Биография вечного дня | страница 8



Теперь Николай думает о Манчеве, вернее, о его жене, потому что она сама хозяйничает в аптеке. Сам Манчев, больной, дряблый, страдающий от удушья, почти не появляется в тесном, пропахшем лекарствами помещении аптеки, уставленном блестящими шкафчиками с бюстами античных философов и врачевателей. Зато супруга его всегда на посту. Едва заслышав мелодичный звонок у входа, она тут же спускается по деревянной лесенке со второго этажа, где они живут, и обслуживает клиентов: она хорошо разбирается во всех тонкостях фармакологии, в порошках и пилюлях, в которых так нуждается местное население, особенно обитатели бедняцких окраин. Женщина высокая, статная — в черные, блестящие как вороново крыло волосы как бы случайно попала прядь седых, и ее это нисколько не портит, напротив, иные люди находят в этом особый шарм, — она кажется настоящей красавицей. Николай часто заходил в аптеку Манчева — ах, эти сердечные капли для его матушки! Не раз он обращал внимание на необычный взгляд аптекарши, жгучий и сильный, словно вот-вот она готова была сделать какое-то страшное признание.

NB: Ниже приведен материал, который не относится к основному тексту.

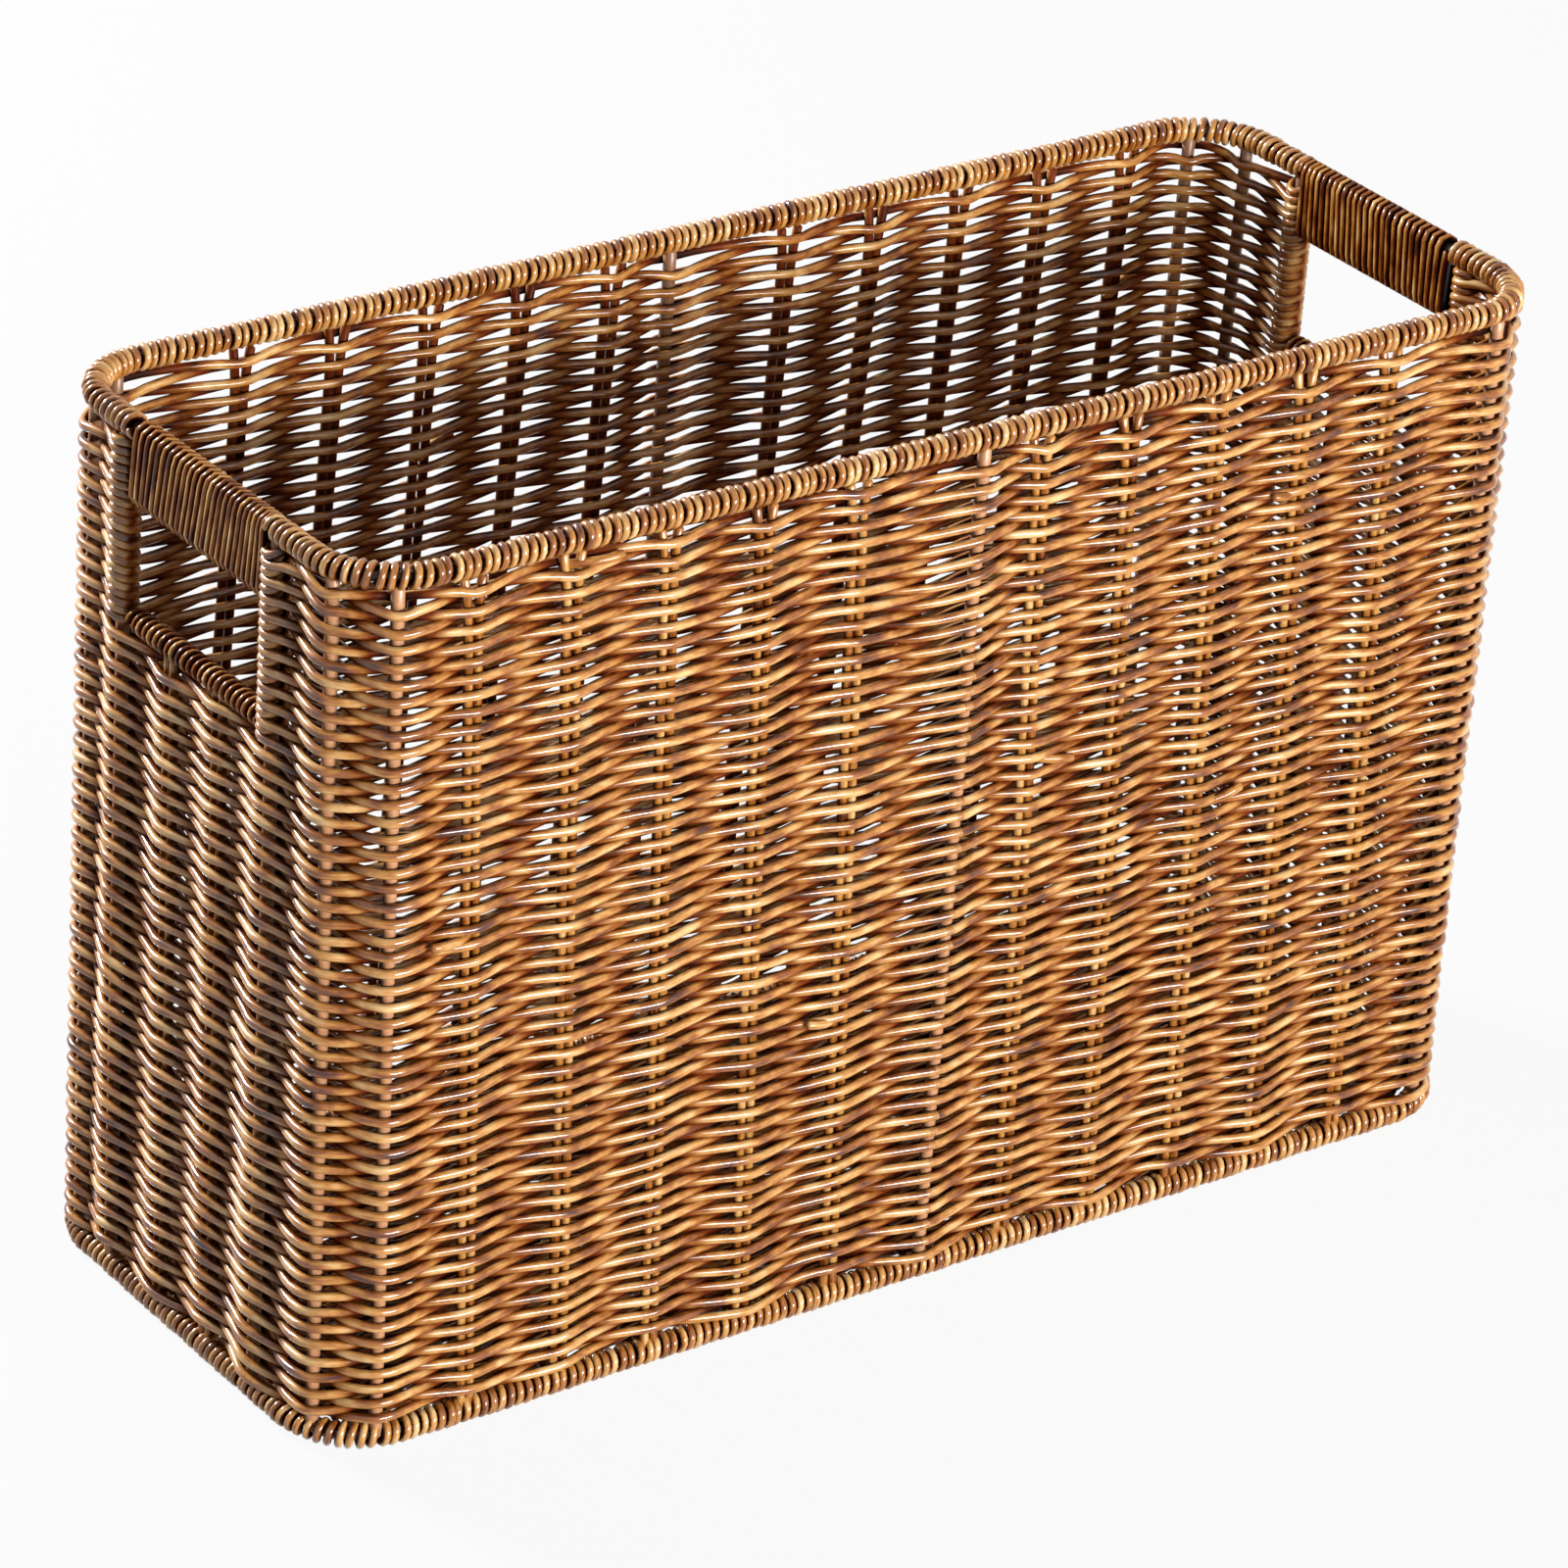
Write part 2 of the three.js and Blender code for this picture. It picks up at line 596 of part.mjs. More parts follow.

А вот дочку ее, Елену, он не знает. Ее, помнится, арестовали вместе с учениками ремесленного училища — они пытались ликвидировать начальника областного полицейского управления Симеонова. Какая-то девчонка встает у него перед глазами, когда он пытается восстановить в памяти судебный процесс — скоропалительный фарс, длившийся не более часа в Судебной палате. Туда никого не пустили, даже родителей подсудимых: Николай стоял в толпе на улице, он видел, как осужденных вывели и посадили в серый пикап, а люди вокруг кричали и даже плакали.

«Смертный приговор, смертный приговор!..» — всхлипывала рядом сухонькая сгорбленная старушка в кацавейке, но из-за ограды кто-то назидательно ее поправил: «Пожизненное!»

В этом бурлящем людском скопище он приметил девушку в сатиновом ученическом переднике — стройную, гибкую, с толстыми косами. Она поднималась на цыпочки и с блуждающей улыбкой глядела по сторонам, кого-то искала; глаза у нее были такие же, как у аптекарши, — глубокие и страстные, искрящиеся, как у добровольных мучеников, впадающих в экзальтацию (если ты не внушил себе все это только сейчас).

«Мама!.. — звала девушка. — Мама!..»

Но была ли то Елена Манчева? У той косы, кажется, были темные. Может быть, это совсем не она, там были и другие девушки, даже дочь весьма богатых родителей Софка (хоть и редко, в борьбу включались и такие).